#### Written task
Determine how many lines of the material hold the string "piece" and reply with only that number.

-------- Data shown

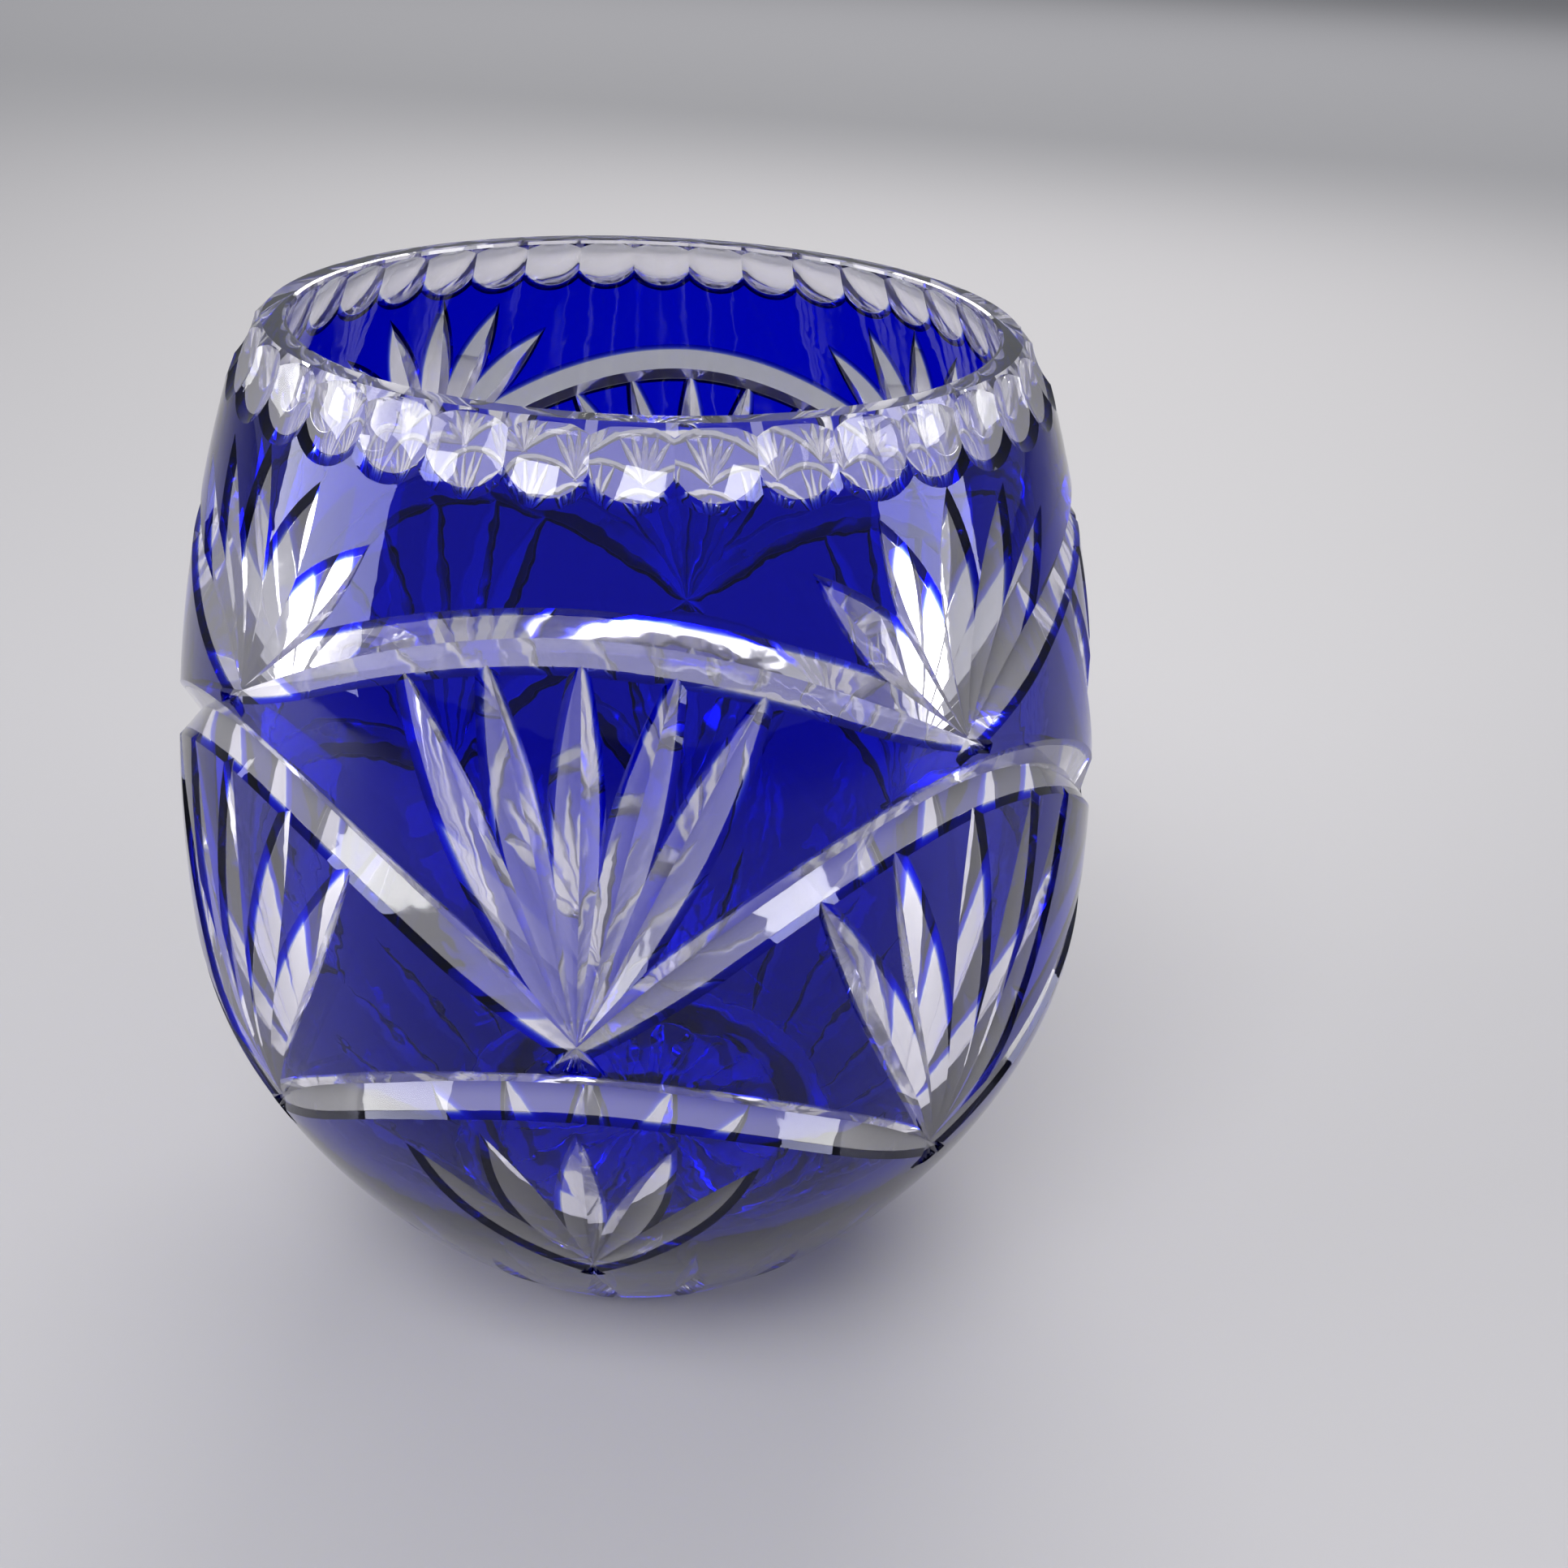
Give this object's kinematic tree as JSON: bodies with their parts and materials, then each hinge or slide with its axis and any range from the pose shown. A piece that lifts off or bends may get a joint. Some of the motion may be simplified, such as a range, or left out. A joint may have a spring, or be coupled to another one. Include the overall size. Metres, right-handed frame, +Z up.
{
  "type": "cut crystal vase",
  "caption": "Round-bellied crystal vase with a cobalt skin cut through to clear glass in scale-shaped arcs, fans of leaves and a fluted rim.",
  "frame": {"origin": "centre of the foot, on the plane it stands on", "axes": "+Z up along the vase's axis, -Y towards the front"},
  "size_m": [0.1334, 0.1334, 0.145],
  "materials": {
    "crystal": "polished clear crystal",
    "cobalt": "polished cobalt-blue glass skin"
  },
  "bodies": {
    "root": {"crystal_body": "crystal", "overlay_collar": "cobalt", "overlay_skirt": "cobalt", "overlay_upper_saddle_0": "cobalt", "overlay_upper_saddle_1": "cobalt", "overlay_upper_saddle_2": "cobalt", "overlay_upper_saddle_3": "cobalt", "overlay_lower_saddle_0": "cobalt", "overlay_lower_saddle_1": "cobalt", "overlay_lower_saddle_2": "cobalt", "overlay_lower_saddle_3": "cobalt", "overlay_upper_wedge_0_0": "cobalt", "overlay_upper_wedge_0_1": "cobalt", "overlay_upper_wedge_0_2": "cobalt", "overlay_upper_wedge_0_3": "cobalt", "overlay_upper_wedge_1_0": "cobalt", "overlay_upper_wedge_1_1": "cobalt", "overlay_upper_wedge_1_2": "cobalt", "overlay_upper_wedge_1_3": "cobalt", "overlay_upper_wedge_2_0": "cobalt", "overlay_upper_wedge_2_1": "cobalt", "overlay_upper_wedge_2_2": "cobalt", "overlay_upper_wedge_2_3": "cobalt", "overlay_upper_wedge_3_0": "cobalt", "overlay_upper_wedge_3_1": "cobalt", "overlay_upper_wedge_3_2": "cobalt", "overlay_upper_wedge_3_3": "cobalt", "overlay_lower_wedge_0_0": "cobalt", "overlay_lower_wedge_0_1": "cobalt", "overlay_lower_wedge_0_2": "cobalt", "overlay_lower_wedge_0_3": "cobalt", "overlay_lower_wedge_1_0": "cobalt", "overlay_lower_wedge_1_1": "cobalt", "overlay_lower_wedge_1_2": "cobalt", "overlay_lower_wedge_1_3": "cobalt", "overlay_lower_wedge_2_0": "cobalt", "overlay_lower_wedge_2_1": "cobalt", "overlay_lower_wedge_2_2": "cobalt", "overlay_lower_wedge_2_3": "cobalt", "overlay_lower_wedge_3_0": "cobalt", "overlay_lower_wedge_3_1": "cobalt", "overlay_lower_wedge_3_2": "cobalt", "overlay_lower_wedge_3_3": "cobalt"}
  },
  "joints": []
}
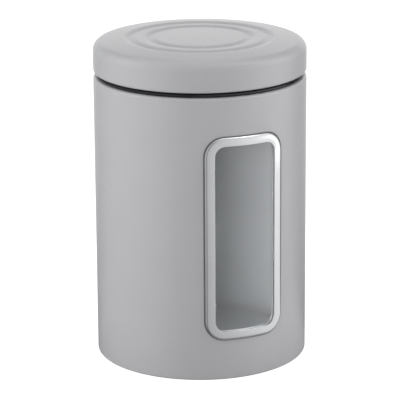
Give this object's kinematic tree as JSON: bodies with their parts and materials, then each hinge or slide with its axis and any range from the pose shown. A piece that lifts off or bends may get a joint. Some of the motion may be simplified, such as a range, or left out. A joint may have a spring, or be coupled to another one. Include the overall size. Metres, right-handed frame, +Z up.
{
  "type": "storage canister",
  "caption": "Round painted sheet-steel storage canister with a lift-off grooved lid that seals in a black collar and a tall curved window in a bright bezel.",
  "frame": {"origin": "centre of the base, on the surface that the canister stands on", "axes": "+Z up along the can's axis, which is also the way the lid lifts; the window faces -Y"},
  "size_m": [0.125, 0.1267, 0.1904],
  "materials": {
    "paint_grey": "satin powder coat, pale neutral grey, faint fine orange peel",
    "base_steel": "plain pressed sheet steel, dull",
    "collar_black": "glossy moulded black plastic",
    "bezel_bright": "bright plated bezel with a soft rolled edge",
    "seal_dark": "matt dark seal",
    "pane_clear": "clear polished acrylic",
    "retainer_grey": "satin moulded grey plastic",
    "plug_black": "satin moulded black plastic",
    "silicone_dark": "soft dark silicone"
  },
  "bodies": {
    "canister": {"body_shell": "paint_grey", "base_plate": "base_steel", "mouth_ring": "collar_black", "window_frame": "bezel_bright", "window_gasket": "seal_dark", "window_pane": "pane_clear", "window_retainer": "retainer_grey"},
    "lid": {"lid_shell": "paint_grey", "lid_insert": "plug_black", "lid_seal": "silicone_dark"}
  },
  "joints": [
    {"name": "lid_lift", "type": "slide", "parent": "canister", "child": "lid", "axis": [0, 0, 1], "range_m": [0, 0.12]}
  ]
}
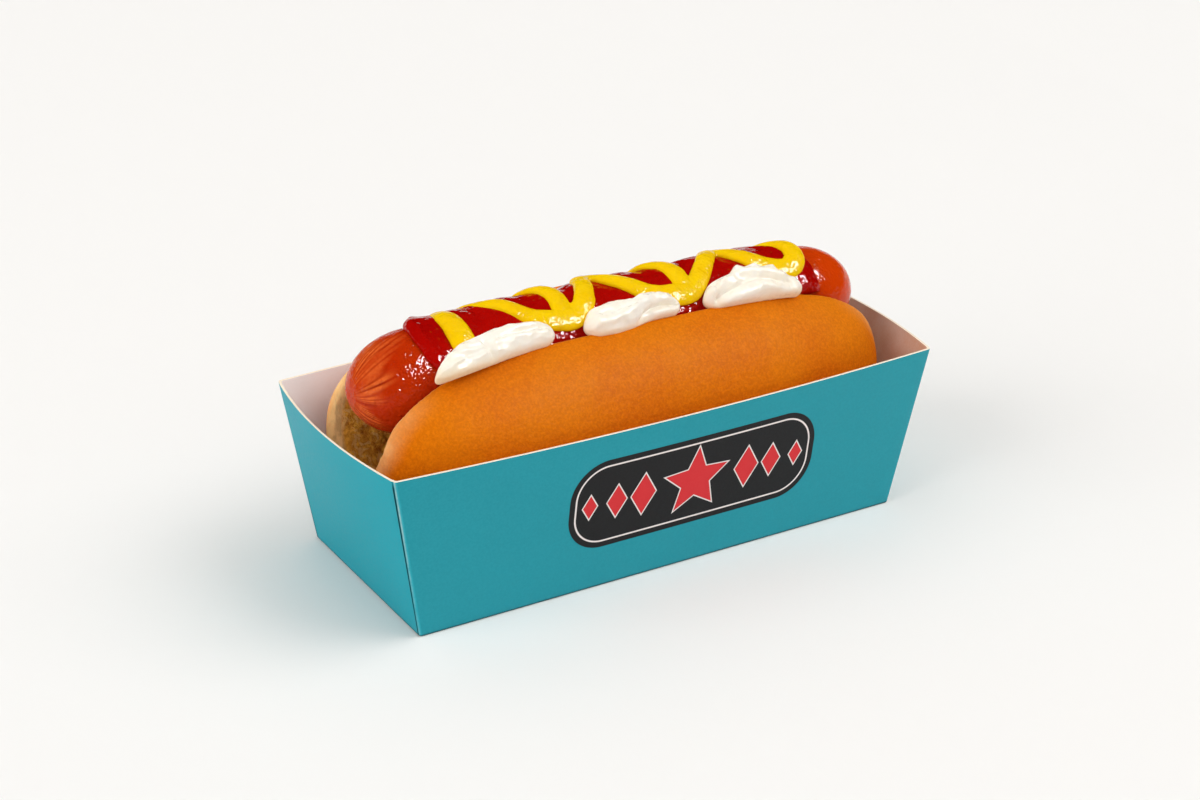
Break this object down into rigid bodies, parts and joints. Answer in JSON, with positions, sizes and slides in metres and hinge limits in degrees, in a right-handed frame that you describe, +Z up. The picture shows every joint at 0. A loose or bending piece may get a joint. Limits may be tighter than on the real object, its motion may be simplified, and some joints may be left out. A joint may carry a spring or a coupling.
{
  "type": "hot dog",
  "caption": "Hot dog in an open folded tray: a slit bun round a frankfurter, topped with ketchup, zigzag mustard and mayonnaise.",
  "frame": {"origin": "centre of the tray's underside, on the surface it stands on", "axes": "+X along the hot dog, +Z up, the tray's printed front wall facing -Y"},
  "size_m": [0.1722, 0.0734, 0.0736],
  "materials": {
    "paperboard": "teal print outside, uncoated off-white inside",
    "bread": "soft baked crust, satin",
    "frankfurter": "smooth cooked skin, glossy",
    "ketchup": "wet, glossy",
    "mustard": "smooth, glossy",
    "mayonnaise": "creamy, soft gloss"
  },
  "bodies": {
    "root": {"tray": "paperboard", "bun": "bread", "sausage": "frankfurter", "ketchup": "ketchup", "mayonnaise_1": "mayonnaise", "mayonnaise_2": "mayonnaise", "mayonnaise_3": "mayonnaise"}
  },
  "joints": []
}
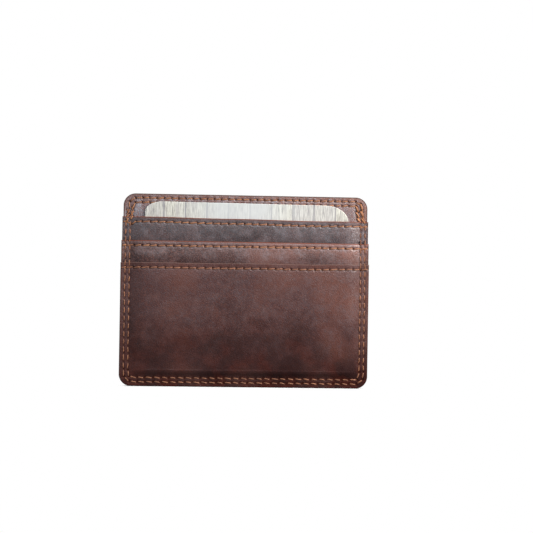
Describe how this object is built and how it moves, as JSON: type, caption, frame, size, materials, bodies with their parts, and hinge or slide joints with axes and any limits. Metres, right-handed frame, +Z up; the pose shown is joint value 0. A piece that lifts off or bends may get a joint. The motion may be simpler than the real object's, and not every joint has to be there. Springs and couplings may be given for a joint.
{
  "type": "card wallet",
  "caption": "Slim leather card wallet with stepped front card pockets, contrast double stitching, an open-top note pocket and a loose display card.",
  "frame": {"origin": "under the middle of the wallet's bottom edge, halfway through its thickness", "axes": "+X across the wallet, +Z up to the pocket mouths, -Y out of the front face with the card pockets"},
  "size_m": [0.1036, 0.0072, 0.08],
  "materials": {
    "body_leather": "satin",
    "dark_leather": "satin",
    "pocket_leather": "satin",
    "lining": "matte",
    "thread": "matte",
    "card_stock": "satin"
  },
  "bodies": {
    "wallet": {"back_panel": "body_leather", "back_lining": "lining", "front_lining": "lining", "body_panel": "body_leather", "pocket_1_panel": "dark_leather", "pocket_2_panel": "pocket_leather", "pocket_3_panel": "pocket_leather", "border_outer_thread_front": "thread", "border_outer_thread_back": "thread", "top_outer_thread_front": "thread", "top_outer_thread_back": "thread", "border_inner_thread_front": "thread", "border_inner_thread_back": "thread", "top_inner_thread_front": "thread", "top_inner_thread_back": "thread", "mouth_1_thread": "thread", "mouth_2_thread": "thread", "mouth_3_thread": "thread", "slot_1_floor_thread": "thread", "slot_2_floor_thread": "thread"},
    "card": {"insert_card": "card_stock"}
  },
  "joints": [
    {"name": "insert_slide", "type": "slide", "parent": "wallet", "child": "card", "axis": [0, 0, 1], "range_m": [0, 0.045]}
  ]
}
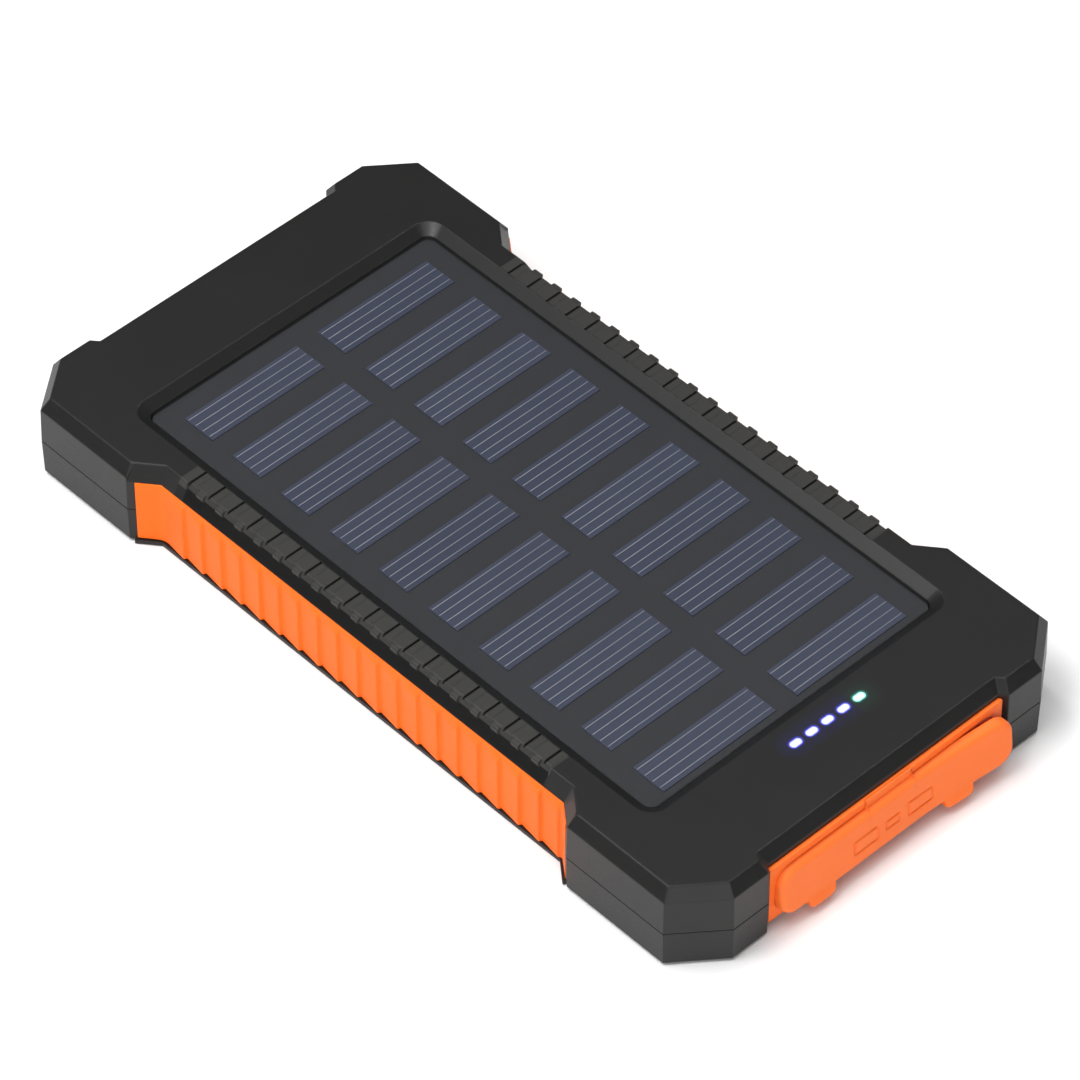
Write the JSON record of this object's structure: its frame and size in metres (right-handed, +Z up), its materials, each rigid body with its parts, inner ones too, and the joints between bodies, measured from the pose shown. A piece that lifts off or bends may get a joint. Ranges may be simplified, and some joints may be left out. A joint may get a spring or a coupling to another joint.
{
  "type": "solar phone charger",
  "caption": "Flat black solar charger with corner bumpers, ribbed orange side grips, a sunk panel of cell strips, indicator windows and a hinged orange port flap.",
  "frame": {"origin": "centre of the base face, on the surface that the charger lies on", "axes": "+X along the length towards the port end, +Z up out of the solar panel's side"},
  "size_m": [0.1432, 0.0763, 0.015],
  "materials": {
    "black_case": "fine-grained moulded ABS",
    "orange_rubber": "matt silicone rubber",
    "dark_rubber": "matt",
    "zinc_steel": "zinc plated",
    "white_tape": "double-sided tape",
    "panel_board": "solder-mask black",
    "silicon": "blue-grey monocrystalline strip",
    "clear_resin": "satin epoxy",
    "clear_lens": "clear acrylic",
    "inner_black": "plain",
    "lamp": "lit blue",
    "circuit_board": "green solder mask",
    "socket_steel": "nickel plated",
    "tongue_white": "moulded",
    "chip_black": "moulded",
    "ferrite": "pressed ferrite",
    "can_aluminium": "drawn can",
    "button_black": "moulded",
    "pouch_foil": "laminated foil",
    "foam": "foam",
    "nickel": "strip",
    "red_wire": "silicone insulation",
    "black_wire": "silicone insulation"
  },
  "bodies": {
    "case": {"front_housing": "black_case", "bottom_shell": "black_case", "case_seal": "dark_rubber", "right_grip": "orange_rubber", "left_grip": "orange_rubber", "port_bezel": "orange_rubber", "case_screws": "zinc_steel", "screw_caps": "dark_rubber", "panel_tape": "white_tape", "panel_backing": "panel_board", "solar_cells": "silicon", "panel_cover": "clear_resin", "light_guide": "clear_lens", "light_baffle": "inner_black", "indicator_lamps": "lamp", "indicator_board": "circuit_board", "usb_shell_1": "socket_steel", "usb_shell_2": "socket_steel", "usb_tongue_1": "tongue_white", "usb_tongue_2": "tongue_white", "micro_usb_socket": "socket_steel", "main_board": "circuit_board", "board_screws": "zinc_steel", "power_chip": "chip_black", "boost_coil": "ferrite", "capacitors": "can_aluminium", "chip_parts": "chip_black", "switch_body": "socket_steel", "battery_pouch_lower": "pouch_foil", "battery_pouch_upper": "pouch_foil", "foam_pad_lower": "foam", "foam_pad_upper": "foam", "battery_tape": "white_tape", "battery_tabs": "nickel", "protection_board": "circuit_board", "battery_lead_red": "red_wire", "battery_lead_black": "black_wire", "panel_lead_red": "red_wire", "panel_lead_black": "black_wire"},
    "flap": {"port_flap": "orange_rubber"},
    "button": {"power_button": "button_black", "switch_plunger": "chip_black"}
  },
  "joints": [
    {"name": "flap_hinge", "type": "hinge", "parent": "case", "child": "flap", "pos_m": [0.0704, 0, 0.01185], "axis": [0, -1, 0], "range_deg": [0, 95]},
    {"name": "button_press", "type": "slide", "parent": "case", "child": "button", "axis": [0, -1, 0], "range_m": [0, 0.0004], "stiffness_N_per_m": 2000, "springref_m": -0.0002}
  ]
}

----------------

#### Response
5